WRITTEN REQUEST:
Every line of the data must be copied exactly.

INFORMATION PROVIDED:
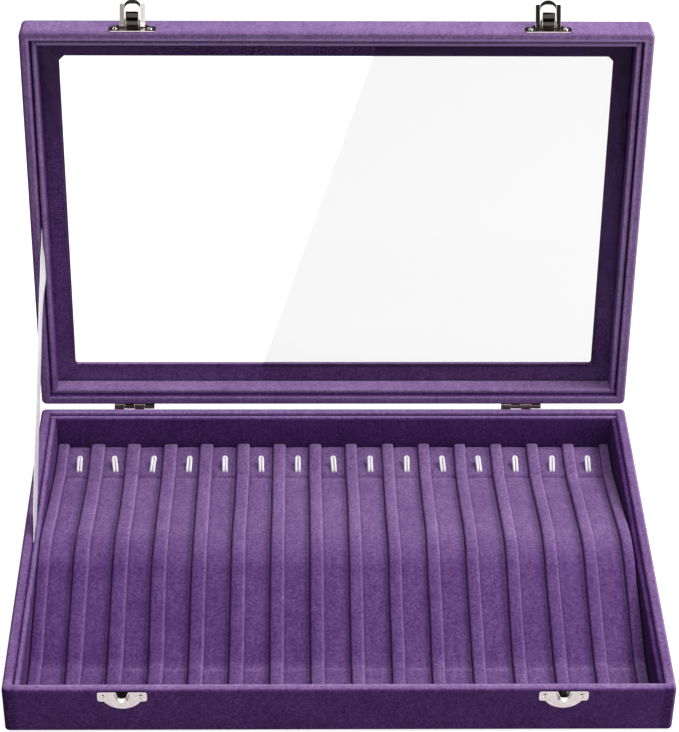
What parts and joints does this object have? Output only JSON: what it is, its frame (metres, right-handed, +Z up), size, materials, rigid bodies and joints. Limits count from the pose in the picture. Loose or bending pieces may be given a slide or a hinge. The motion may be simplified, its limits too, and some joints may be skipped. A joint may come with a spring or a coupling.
{
  "type": "velvet necklace organizer box",
  "caption": "Shallow velvet-covered case with a ribbed, bowed necklace pad, wire hooks along its back, a hinged lid with a clear pane, draw latches and a ribbon stay.",
  "frame": {"origin": "centre of the underside, on the surface that the box stands on", "axes": "+X to the user's right along the front, +Y towards the hinges, +Z up; the lid stands open at the back"},
  "size_m": [0.35, 0.2862, 0.2822],
  "materials": {
    "case_velvet": "short-pile purple velvet",
    "pad_velvet": "short-pile purple velvet",
    "card": "plain grey-brown card",
    "foam": "open-cell foam",
    "hook_wire": "white-coated wire",
    "base_paper": "matt purple lining paper",
    "pane": "clear, polished",
    "ribbon": "white satin ribbon",
    "case_board": "raw fibreboard",
    "pin_steel": "drawn wire",
    "fixing_steel": "nickel plated",
    "nickel": "bright nickel plate"
  },
  "bodies": {
    "tray": {"base_sheet": "base_paper", "hinge_pin_left": "pin_steel", "hinge_pin_right": "pin_steel", "insert_card": "card", "insert_foam": "foam", "insert_velvet_pad": "pad_velvet", "keeper_left": "nickel", "keeper_right": "nickel", "keeper_screws": "fixing_steel", "lid_ribbon_stay": "ribbon", "necklace_hooks": "hook_wire", "tray_back_board": "case_board", "tray_back_liner": "case_velvet", "tray_bottom_board": "case_board", "tray_front_board": "case_board", "tray_front_liner": "case_velvet", "tray_hinge_leaf_left": "nickel", "tray_hinge_leaf_right": "nickel", "tray_hinge_nails": "fixing_steel", "tray_left_board": "case_board", "tray_left_liner": "case_velvet", "tray_right_board": "case_board", "tray_right_liner": "case_velvet", "tray_velvet_cover": "case_velvet"},
    "lid": {"latch_pivot_pin_left": "pin_steel", "latch_pivot_pin_right": "pin_steel", "latch_plate_left": "nickel", "latch_plate_right": "nickel", "latch_screws": "fixing_steel", "lid_back_board": "case_board", "lid_back_liner": "case_velvet", "lid_frame_back": "case_board", "lid_frame_front": "case_board", "lid_frame_left": "case_board", "lid_frame_right": "case_board", "lid_front_board": "case_board", "lid_front_liner": "case_velvet", "lid_glass": "pane", "lid_hinge_leaf_left": "nickel", "lid_hinge_leaf_right": "nickel", "lid_hinge_nails": "fixing_steel", "lid_left_board": "case_board", "lid_left_liner": "case_velvet", "lid_right_board": "case_board", "lid_right_liner": "case_velvet", "lid_velvet_cover": "case_velvet"},
    "lever_left": {"latch_lever_left": "nickel"},
    "lever_right": {"latch_lever_right": "nickel"},
    "loop_left": {"latch_loop_left": "nickel", "loop_pin_left": "pin_steel"},
    "loop_right": {"latch_loop_right": "nickel", "loop_pin_right": "pin_steel"}
  },
  "joints": [
    {"name": "lid_hinge", "type": "hinge", "parent": "tray", "child": "lid", "pos_m": [0, 0.12125, 0.02895], "axis": [1, 0, 0], "range_deg": [0, 95.6], "deforming": ["lid_ribbon_stay"]},
    {"name": "lever_left_pivot", "type": "hinge", "parent": "lid", "child": "lever_left", "pos_m": [-0.1126, 0.15057, 0.2732], "axis": [1, 0, 0], "range_deg": [0, 90]},
    {"name": "loop_left_pivot", "type": "hinge", "parent": "lever_left", "child": "loop_left", "pos_m": [-0.1126, 0.15033, 0.27072], "axis": [1, 0, 0], "range_deg": [-50, 43.9]},
    {"name": "lever_right_pivot", "type": "hinge", "parent": "lid", "child": "lever_right", "pos_m": [0.1162, 0.15057, 0.2732], "axis": [1, 0, 0], "range_deg": [0, 90]},
    {"name": "loop_right_pivot", "type": "hinge", "parent": "lever_right", "child": "loop_right", "pos_m": [0.1162, 0.15033, 0.27072], "axis": [1, 0, 0], "range_deg": [-50, 43.9]}
  ]
}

FULL OUTPUT:
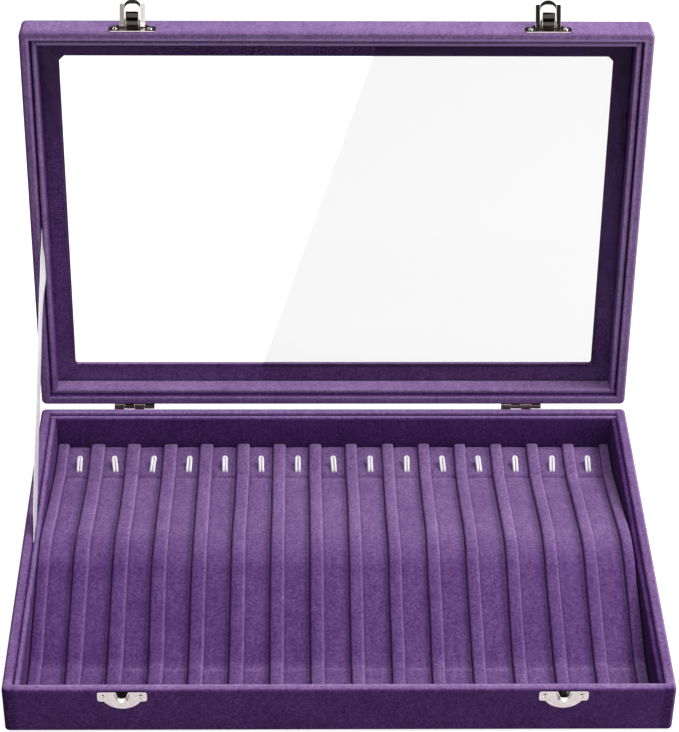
What parts and joints does this object have? Output only JSON: what it is, its frame (metres, right-handed, +Z up), size, materials, rigid bodies and joints. Limits count from the pose in the picture. Loose or bending pieces may be given a slide or a hinge. The motion may be simplified, its limits too, and some joints may be skipped. A joint may come with a spring or a coupling.
{
  "type": "velvet necklace organizer box",
  "caption": "Shallow velvet-covered case with a ribbed, bowed necklace pad, wire hooks along its back, a hinged lid with a clear pane, draw latches and a ribbon stay.",
  "frame": {"origin": "centre of the underside, on the surface that the box stands on", "axes": "+X to the user's right along the front, +Y towards the hinges, +Z up; the lid stands open at the back"},
  "size_m": [0.35, 0.2862, 0.2822],
  "materials": {
    "case_velvet": "short-pile purple velvet",
    "pad_velvet": "short-pile purple velvet",
    "card": "plain grey-brown card",
    "foam": "open-cell foam",
    "hook_wire": "white-coated wire",
    "base_paper": "matt purple lining paper",
    "pane": "clear, polished",
    "ribbon": "white satin ribbon",
    "case_board": "raw fibreboard",
    "pin_steel": "drawn wire",
    "fixing_steel": "nickel plated",
    "nickel": "bright nickel plate"
  },
  "bodies": {
    "tray": {"base_sheet": "base_paper", "hinge_pin_left": "pin_steel", "hinge_pin_right": "pin_steel", "insert_card": "card", "insert_foam": "foam", "insert_velvet_pad": "pad_velvet", "keeper_left": "nickel", "keeper_right": "nickel", "keeper_screws": "fixing_steel", "lid_ribbon_stay": "ribbon", "necklace_hooks": "hook_wire", "tray_back_board": "case_board", "tray_back_liner": "case_velvet", "tray_bottom_board": "case_board", "tray_front_board": "case_board", "tray_front_liner": "case_velvet", "tray_hinge_leaf_left": "nickel", "tray_hinge_leaf_right": "nickel", "tray_hinge_nails": "fixing_steel", "tray_left_board": "case_board", "tray_left_liner": "case_velvet", "tray_right_board": "case_board", "tray_right_liner": "case_velvet", "tray_velvet_cover": "case_velvet"},
    "lid": {"latch_pivot_pin_left": "pin_steel", "latch_pivot_pin_right": "pin_steel", "latch_plate_left": "nickel", "latch_plate_right": "nickel", "latch_screws": "fixing_steel", "lid_back_board": "case_board", "lid_back_liner": "case_velvet", "lid_frame_back": "case_board", "lid_frame_front": "case_board", "lid_frame_left": "case_board", "lid_frame_right": "case_board", "lid_front_board": "case_board", "lid_front_liner": "case_velvet", "lid_glass": "pane", "lid_hinge_leaf_left": "nickel", "lid_hinge_leaf_right": "nickel", "lid_hinge_nails": "fixing_steel", "lid_left_board": "case_board", "lid_left_liner": "case_velvet", "lid_right_board": "case_board", "lid_right_liner": "case_velvet", "lid_velvet_cover": "case_velvet"},
    "lever_left": {"latch_lever_left": "nickel"},
    "lever_right": {"latch_lever_right": "nickel"},
    "loop_left": {"latch_loop_left": "nickel", "loop_pin_left": "pin_steel"},
    "loop_right": {"latch_loop_right": "nickel", "loop_pin_right": "pin_steel"}
  },
  "joints": [
    {"name": "lid_hinge", "type": "hinge", "parent": "tray", "child": "lid", "pos_m": [0, 0.12125, 0.02895], "axis": [1, 0, 0], "range_deg": [0, 95.6], "deforming": ["lid_ribbon_stay"]},
    {"name": "lever_left_pivot", "type": "hinge", "parent": "lid", "child": "lever_left", "pos_m": [-0.1126, 0.15057, 0.2732], "axis": [1, 0, 0], "range_deg": [0, 90]},
    {"name": "loop_left_pivot", "type": "hinge", "parent": "lever_left", "child": "loop_left", "pos_m": [-0.1126, 0.15033, 0.27072], "axis": [1, 0, 0], "range_deg": [-50, 43.9]},
    {"name": "lever_right_pivot", "type": "hinge", "parent": "lid", "child": "lever_right", "pos_m": [0.1162, 0.15057, 0.2732], "axis": [1, 0, 0], "range_deg": [0, 90]},
    {"name": "loop_right_pivot", "type": "hinge", "parent": "lever_right", "child": "loop_right", "pos_m": [0.1162, 0.15033, 0.27072], "axis": [1, 0, 0], "range_deg": [-50, 43.9]}
  ]
}